--- BEGIN Extracted material ---

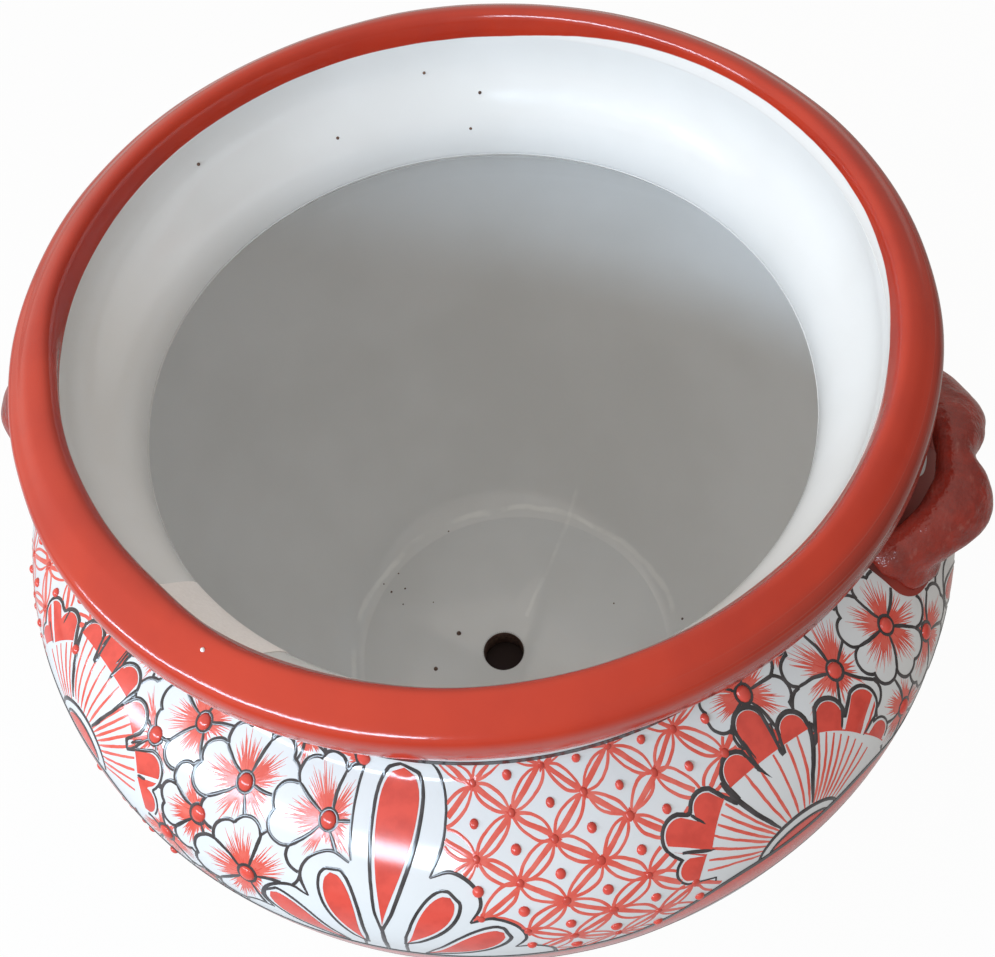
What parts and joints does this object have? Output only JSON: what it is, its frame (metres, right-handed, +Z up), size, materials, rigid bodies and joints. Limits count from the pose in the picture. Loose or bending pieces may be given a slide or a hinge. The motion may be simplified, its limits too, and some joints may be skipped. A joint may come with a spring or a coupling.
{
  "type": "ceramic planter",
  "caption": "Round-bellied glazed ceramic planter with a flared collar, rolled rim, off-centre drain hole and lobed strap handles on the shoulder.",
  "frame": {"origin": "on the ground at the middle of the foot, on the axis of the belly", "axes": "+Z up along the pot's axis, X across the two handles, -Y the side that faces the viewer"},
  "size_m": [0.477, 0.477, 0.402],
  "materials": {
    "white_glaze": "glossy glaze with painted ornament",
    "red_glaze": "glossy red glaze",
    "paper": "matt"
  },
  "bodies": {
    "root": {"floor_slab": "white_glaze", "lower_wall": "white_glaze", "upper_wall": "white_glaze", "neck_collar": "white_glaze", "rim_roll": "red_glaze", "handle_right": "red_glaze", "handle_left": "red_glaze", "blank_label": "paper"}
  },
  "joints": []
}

--- END Extracted material ---
--- BEGIN Extracted material ---

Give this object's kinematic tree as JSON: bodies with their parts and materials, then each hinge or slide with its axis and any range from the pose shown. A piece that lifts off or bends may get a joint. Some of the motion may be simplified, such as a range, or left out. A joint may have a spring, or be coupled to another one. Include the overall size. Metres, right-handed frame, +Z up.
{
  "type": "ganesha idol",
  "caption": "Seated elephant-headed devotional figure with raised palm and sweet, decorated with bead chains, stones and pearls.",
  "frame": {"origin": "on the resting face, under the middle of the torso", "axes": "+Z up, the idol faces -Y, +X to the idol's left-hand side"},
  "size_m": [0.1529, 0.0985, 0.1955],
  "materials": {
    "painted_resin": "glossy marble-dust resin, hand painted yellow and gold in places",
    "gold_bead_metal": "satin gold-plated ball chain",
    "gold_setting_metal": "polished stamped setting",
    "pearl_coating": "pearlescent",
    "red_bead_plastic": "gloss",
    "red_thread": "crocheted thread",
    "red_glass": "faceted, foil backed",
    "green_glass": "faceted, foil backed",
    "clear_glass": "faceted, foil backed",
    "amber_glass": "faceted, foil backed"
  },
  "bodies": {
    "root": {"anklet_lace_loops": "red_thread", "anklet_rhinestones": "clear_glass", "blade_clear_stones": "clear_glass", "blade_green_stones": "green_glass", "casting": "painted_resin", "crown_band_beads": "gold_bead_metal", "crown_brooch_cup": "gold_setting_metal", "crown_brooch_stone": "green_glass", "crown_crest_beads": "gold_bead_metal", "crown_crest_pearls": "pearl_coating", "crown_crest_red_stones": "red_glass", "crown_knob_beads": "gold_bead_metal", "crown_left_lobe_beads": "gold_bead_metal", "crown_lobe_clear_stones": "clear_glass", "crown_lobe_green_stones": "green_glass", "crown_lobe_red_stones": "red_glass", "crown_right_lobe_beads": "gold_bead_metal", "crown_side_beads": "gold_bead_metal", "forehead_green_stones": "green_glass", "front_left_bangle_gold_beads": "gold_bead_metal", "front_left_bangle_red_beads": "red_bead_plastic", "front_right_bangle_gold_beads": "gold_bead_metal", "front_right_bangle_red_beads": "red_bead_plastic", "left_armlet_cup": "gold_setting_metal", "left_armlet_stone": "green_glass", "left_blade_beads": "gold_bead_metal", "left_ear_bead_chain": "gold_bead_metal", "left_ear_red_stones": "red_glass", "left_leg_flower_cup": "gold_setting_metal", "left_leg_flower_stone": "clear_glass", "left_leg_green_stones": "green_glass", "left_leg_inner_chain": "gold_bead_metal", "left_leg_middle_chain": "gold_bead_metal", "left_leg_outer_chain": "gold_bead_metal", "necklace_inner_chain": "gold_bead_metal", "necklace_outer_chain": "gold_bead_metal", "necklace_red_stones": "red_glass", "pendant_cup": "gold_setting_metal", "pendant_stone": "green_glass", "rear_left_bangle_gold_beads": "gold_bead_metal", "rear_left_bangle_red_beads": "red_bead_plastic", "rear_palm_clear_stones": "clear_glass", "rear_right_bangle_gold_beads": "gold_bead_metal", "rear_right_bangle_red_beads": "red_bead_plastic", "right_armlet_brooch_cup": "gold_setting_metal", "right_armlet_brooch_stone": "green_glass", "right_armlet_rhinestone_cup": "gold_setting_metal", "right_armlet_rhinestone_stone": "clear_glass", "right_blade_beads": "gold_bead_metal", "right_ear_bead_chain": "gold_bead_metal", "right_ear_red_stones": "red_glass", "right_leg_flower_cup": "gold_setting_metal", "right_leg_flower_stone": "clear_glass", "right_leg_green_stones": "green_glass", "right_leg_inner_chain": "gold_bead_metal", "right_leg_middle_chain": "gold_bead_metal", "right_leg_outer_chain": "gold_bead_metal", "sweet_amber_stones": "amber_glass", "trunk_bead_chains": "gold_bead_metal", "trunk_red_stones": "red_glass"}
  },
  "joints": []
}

--- END Extracted material ---

## Given instruction
Return all lines of the material above in which the word "hinge" occurs.

## The response
What parts and joints does this object have? Output only JSON: what it is, its frame (metres, right-handed, +Z up), size, materials, rigid bodies and joints. Limits count from the pose in the picture. Loose or bending pieces may be given a slide or a hinge. The motion may be simplified, its limits too, and some joints may be skipped. A joint may come with a spring or a coupling.
Give this object's kinematic tree as JSON: bodies with their parts and materials, then each hinge or slide with its axis and any range from the pose shown. A piece that lifts off or bends may get a joint. Some of the motion may be simplified, such as a range, or left out. A joint may have a spring, or be coupled to another one. Include the overall size. Metres, right-handed frame, +Z up.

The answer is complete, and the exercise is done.